This is a remark in Vakil's notes of Algebraic Geometry.
For any morphism of presheaves, if all maps of sections are injective, then all stalk maps are injective.
Before this remark, I just showed that this works for sheaves. I think the same proof should work for presheaves.

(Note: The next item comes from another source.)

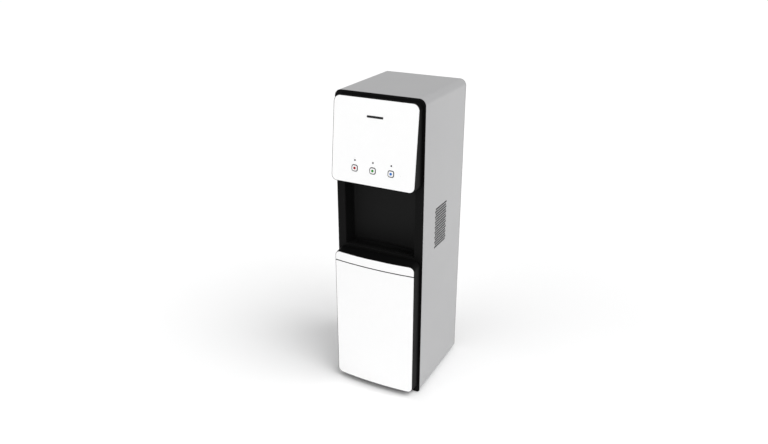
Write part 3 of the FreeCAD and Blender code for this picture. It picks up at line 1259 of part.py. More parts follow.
# ---------------------------------------------------------------- rear
def louvre_slots():
    slots = []
    _, low, high = condenser_box()
    step_x = LOUVRE_LENGTH + LOUVRE_WEB
    rows = int((high - low) / LOUVRE_PITCH)
    radius = LOUVRE_HEIGHT / 2.0 - LOUVRE_END_EASE
    for column in range(LOUVRE_COLUMNS):
        x = (column - (LOUVRE_COLUMNS - 1) / 2.0) * step_x
        for row in range(rows):
            z = low + row * LOUVRE_PITCH
            slots.append(plate(x - LOUVRE_LENGTH / 2.0, x + LOUVRE_LENGTH / 2.0, z, z + LOUVRE_HEIGHT,
                               radius, radius, SHELL_REAR - THROUGH, BACK + THROUGH))
    return slots


def rear_cover():
    """Dark moulded back that closes the cabinet, with louvre slots over the condenser."""
    inside = SHELL_REAR - THROUGH
    outside = BACK + THROUGH
    cover = plate(-HALF, HALF, FOOT_HEIGHT, TOP, COVER_LOW_RADIUS, TOP_RADIUS, SHELL_REAR, BACK)
    cover = cover.cut(group(louvre_slots()))
    x = inlet_place()
    half_w = INLET_WIDTH / 2.0 - FLANGE_OVERLAP
    half_h = INLET_HEIGHT / 2.0 - FLANGE_OVERLAP
    cover = cover.cut(box(x - half_w, x + half_w, inside, outside, SERVICE - half_h, SERVICE + half_h))
    width, height = switch_frame_size()
    half_w = width / 2.0 - FLANGE_OVERLAP
    half_h = height / 2.0 - FLANGE_OVERLAP
    cover = cover.cut(box(-half_w, half_w, inside, outside, SERVICE - half_h, SERVICE + half_h))
    for x in drain_places():
        cover = cover.cut(rod(SPOUT_RADIUS + FIT, Vector(x, inside, SERVICE), Vector(x, outside, SERVICE)))
    for x, z in screw_places():
        cover = cover.cut(rod(SCREW_RADIUS + FIT, Vector(x, inside, z), Vector(x, outside, z)))
    return cover


def screw_places():
    x = HALF - SHELL_FLANGE / 2.0 - SHELL_SHEET
    low = FOOT_HEIGHT + SCREW_LOW
    high = TOP - TOP_RADIUS - SCREW_TOP_GAP
    step = (high - low) / (SCREW_ROWS - 1)
    return [(side * x, low + row * step) for side in (-1, 1) for row in range(SCREW_ROWS)]


def rear_screws():
    """Pan-head screws through the rear cover."""
    screws = []
    end = BACK + SCREW_HEAD
    floor = end - SCREW_CROSS_DEPTH
    long_half = SCREW_CROSS_HALF
    short_half = SCREW_CROSS_WALL
    for x, z in screw_places():
        shank = rod(SCREW_RADIUS, Vector(x, SHELL_REAR, z), Vector(x, BACK, z))
        head = rod(SCREW_HEAD_RADIUS, Vector(x, BACK, z), Vector(x, end, z))
        upright = box(x - short_half, x + short_half, floor, end + THROUGH, z - long_half, z + long_half)
        level = box(x - long_half, x + long_half, floor, end + THROUGH, z - short_half, z + short_half)
        screws.append(fused([shank, head]).cut(upright.fuse(level)))
    return group(screws)


def inlet_place():
    return -(HALF - INLET_SIDE_GAP)


def power_inlet():
    """Three-pole appliance inlet in its flange, three blades standing in the socket."""
    x = inlet_place()
    half_w = INLET_WIDTH / 2.0
    half_h = INLET_HEIGHT / 2.0
    floor = BACK - SOCKET_DEPTH
    flange = plate(x - half_w, x + half_w, SERVICE - half_h, SERVICE + half_h,
                   INLET_FLANGE_RADIUS, INLET_FLANGE_RADIUS, BACK, BACK + INLET_FLANGE)
    inner_w = half_w - FLANGE_OVERLAP - FIT
    inner_h = half_h - FLANGE_OVERLAP - FIT
    body = box(x - inner_w, x + inner_w, BACK - INLET_DEPTH, BACK + INLET_FLANGE / 2.0,
               SERVICE - inner_h, SERVICE + inner_h)
    socket = plate(x - SOCKET_WIDTH / 2.0, x + SOCKET_WIDTH / 2.0, SERVICE - SOCKET_HEIGHT / 2.0,
                   SERVICE + SOCKET_HEIGHT / 2.0, SOCKET_LOW_RADIUS, SOCKET_TOP_RADIUS,
                   floor, BACK + THROUGH)
    inlet = fused([flange, body]).cut(socket)
    for dx, dz in BLADE_PLACES:
        inlet = inlet.fuse(box(x + dx - BLADE_WIDTH / 2.0, x + dx + BLADE_WIDTH / 2.0,
                               floor - BLADE_WIDTH, floor + BLADE_LENGTH,
                               SERVICE + dz - BLADE_HEIGHT / 2.0, SERVICE + dz + BLADE_HEIGHT / 2.0))
    return inlet.removeSplitter()


def rocker_places():
    return [(-ROCKER_PITCH / 2.0, "heat"), (ROCKER_PITCH / 2.0, "cool")]


def switch_frame_size():
    width = ROCKER_PITCH + ROCKER_WIDTH + 2.0 * ROCKER_FRAME_BORDER + 2.0 * RUN
    return width, ROCKER_HEIGHT + 2.0 * ROCKER_FRAME_BORDER + 2.0 * RUN


def rocker_pivot():
    """Place of the rockers' pins, measured from front to back."""
    return BACK - ROCKER_PIN_DEPTH


def switch_frame():
    """Housing of the two rear rocker switches, with a pin across each well."""
    width, height = switch_frame_size()
    flange = plate(-width / 2.0, width / 2.0, SERVICE - height / 2.0, SERVICE + height / 2.0,
                   ROCKER_FRAME_RADIUS, ROCKER_FRAME_RADIUS, BACK, BACK + ROCKER_FRAME_FLANGE)
    inner_w = width / 2.0 - FLANGE_OVERLAP - FIT
    inner_h = height / 2.0 - FLANGE_OVERLAP - FIT
    body = box(-inner_w, inner_w, BACK - ROCKER_FRAME_DEPTH, BACK + ROCKER_FRAME_FLANGE / 2.0,
               SERVICE - inner_h, SERVICE + inner_h)
    frame = fused([flange, body])
    half_w = ROCKER_WIDTH / 2.0 + RUN
    half_h = ROCKER_HEIGHT / 2.0 + RUN
    for x, _ in rocker_places():
        frame = frame.cut(box(x - half_w, x + half_w, BACK - ROCKER_WELL_DEPTH, BACK + THROUGH,
                              SERVICE - half_h, SERVICE + half_h))
        frame = frame.fuse(rod(ROCKER_PIN_RADIUS, Vector(x - half_w - FIT, rocker_pivot(), SERVICE),
                               Vector(x + half_w + FIT, rocker_pivot(), SERVICE)))
    return frame.removeSplitter()


def rocker(x):
    """Rocker pressed at the top: two flats in a shallow V, tilted about the pin."""
    half_w = ROCKER_WIDTH / 2.0
    pivot = rocker_pivot()
    end = ROCKER_HEIGHT / 2.0 - ROCKER_END_EASE
    crest = ROCKER_VALLEY + end * math.tan(math.radians(ROCKER_TILT_DEG))
    profile = list(ROCKER_UNDERSIDE)
    profile += [(ROCKER_SHOULDER, end), (crest, end), (ROCKER_VALLEY, 0.0), (crest, -end),
                (ROCKER_SHOULDER, -end)]
    corners = [Vector(x - half_w, pivot + out, SERVICE + up) for out, up in profile]
    body = Part.Face(Part.makePolygon(corners + corners[:1])).extrude(Vector(ROCKER_WIDTH, 0, 0))
    body = body.cut(rod(ROCKER_PIN_RADIUS + PIN_FIT, Vector(x - ROCKER_WIDTH, pivot, SERVICE),
                        Vector(x + ROCKER_WIDTH, pivot, SERVICE)))
    body.rotate(Vector(x, pivot, SERVICE), X_AXIS, ROCKER_TILT_DEG)
    return body


def drain_places():
    middle = HALF - DRAIN_SIDE_GAP
    return [middle - DRAIN_PITCH / 2.0, middle + DRAIN_PITCH / 2.0]


def drain_caps():
    """Screw caps on the two tank drains, each with a grip bar across its dish."""
    caps = []
    sunk = BACK + DRAIN_GRIP_SINK
    end = BACK + REAR_REACH
    for x in drain_places():
        spout = rod(SPOUT_RADIUS, Vector(x, BACK - SPOUT_LENGTH, SERVICE), Vector(x, BACK, SERVICE))
        cap = rod(DRAIN_RADIUS, Vector(x, BACK, SERVICE), Vector(x, end, SERVICE))
        dish = rod(DRAIN_DISH, Vector(x, sunk, SERVICE), Vector(x, end + THROUGH, SERVICE))
        grip = box(x - DRAIN_GRIP_HALF, x + DRAIN_GRIP_HALF, sunk, end,
                   SERVICE - DRAIN_DISH, SERVICE + DRAIN_DISH)
        caps.append(fused([spout, cap.cut(dish), grip]))
    return group(caps)


# ---------------------------------------------------------------- all pieces
def all_parts():
    parts = {
        "cabinet_shell": cabinet_shell(),
        "base_plate": base_plate(),
        "rubber_feet": rubber_feet(),
        "middle_shelf": middle_shelf(),
        "front_bezel": front_bezel(),
        "niche_liner": niche_liner(),
        "drip_tray": drip_tray(),
        "drip_grille": drip_grille(),
        "panel_housing": panel_housing(),
        "control_panel": control_panel(),
        "badge": badge(),
        "key_rings": key_rings(),
        "key_board": key_board(),
        "key_switches": key_switches(),
        "indicator_lamps": indicator_lamps(),
        "door_carcass": door_carcass(),
        "door_inner_panel": door_inner_panel(),
        "door_face": door_face(),
        "door_top_strip": door_top_strip(),
        "door_magnet": door_magnet(),
        "strike_plate": strike_plate(),
        "hinge_tabs": hinge_tabs(),
        "hinge_pins": hinge_pins(),
        "solenoid_valves": solenoid_valves(),
        "tank_bracket": tank_bracket(),
        "cold_tank": cold_tank(),
        "cold_foam": cold_foam(),
        "evaporator_coil": evaporator_coil(),
        "hot_tank": hot_tank(),
        "band_heater": band_heater(),
        "hot_jacket": hot_jacket(),
        "water_lines": water_lines(),
        "compressor": compressor(),
        "compressor_grommets": compressor_grommets(),
        "refrigerant_lines": refrigerant_lines(),
        "condenser_tube": condenser_tube(),
        "condenser_wires": condenser_wires(),
        "water_pump": water_pump(),
        "control_board": control_board(),
        "bottle_probe": bottle_probe(),
        "probe_hose": probe_hose(),
        "probe_clip": probe_clip(),
        "rear_cover": rear_cover(),
        "rear_screws": rear_screws(),
        "power_inlet": power_inlet(),
        "switch_frame": switch_frame(),
        "drain_caps": drain_caps(),
    }
    for x, name in key_places():
        parts["key_" + name] = key(x)
        parts["key_dot_" + name] = key_dot(x)
    for x, name in nozzle_places():
        parts["nozzle_" + name] = nozzle(x)
    for x, name in rocker_places():
        parts["rocker_" + name] = rocker(x)
    return parts


os.makedirs("parts", exist_ok=True)
for node, shape in all_parts().items():
    if not shape.isValid():
        print("not valid:", node)
    if any(solid.Volume <= 0.0 for solid in shape.Solids) or not shape.Solids:
        print("no solid:", node)
    shape.exportStep("parts/" + node + ".step")
print("pin", round(HINGE_X, 3), round(HINGE_Y, 3), "rocker", round(rocker_pivot(), 3), round(SERVICE, 3))
print("face", round(FACE, 3), "back", round(BACK, 3), "tilt", round(PANEL_TILT, 4))
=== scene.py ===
import math

import bmesh
import bpy
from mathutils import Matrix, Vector


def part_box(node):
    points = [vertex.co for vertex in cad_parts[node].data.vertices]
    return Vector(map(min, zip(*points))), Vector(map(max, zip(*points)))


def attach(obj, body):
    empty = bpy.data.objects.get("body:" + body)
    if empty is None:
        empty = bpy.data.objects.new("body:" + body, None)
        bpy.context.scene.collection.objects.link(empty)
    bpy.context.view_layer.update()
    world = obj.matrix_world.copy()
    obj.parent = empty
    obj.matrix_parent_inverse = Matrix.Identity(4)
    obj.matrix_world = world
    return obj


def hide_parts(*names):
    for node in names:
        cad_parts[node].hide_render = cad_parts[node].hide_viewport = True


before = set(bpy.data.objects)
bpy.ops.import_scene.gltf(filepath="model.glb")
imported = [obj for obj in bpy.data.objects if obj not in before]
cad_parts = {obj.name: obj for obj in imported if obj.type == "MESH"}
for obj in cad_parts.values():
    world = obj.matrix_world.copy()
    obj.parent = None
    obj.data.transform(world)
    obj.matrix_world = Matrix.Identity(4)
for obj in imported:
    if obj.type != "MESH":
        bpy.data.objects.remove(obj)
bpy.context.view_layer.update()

MM = 0.001


# ---------------------------------------------------------------- room, light and camera
# A pale matt studio floor that runs past the edge of the view, lit by large soft panels
# and an even white surround, so that black, white and silver parts all keep their form.
def linear(code):
    """Turns an sRGB hex value into a linear colour."""
    parts = [int(code[i:i + 2], 16) / 255.0 for i in (1, 3, 5)]
    return tuple(c / 12.92 if c <= 0.04045 else ((c + 0.055) / 1.055) ** 2.4 for c in parts) + (1.0,)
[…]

But I am not sure whether it used the identity axiom somehow.
Here is my proof.
Suppose $\phi_p(f_{1p},U)= \phi_p(f_{2p},U)=(g_p,U)$ for some $p\in U$ and $(f_{1p},U)\ne(f_{2p},U)$. Then $f_{1p}\ne f_{2p}$ in any neighborhood of $p$. Suppose they are induced from $\phi(U_{p1})(f_1)=\text{res}_{U,U_{p1}}g$ and $\phi(U_{p2})(f_2)=\text{res}_{U,U_{p2}}g$ for some $U_{p1}, U_{p2}$ containing $p$. Then there exist some $U_p$, such that $\phi(U_p)(\text{res}_{U_{p1},U_p}f_1)=\phi(U_p)(\text{res}_{U_{p2},U_p}f_2)$, By the injectivity, $\text{res}_{U_{p1},U_p}f_1=\text{res}_{U_{p2},U_p}f_2$. This is a contradiction.
Could someone check my proof? Thank you very much!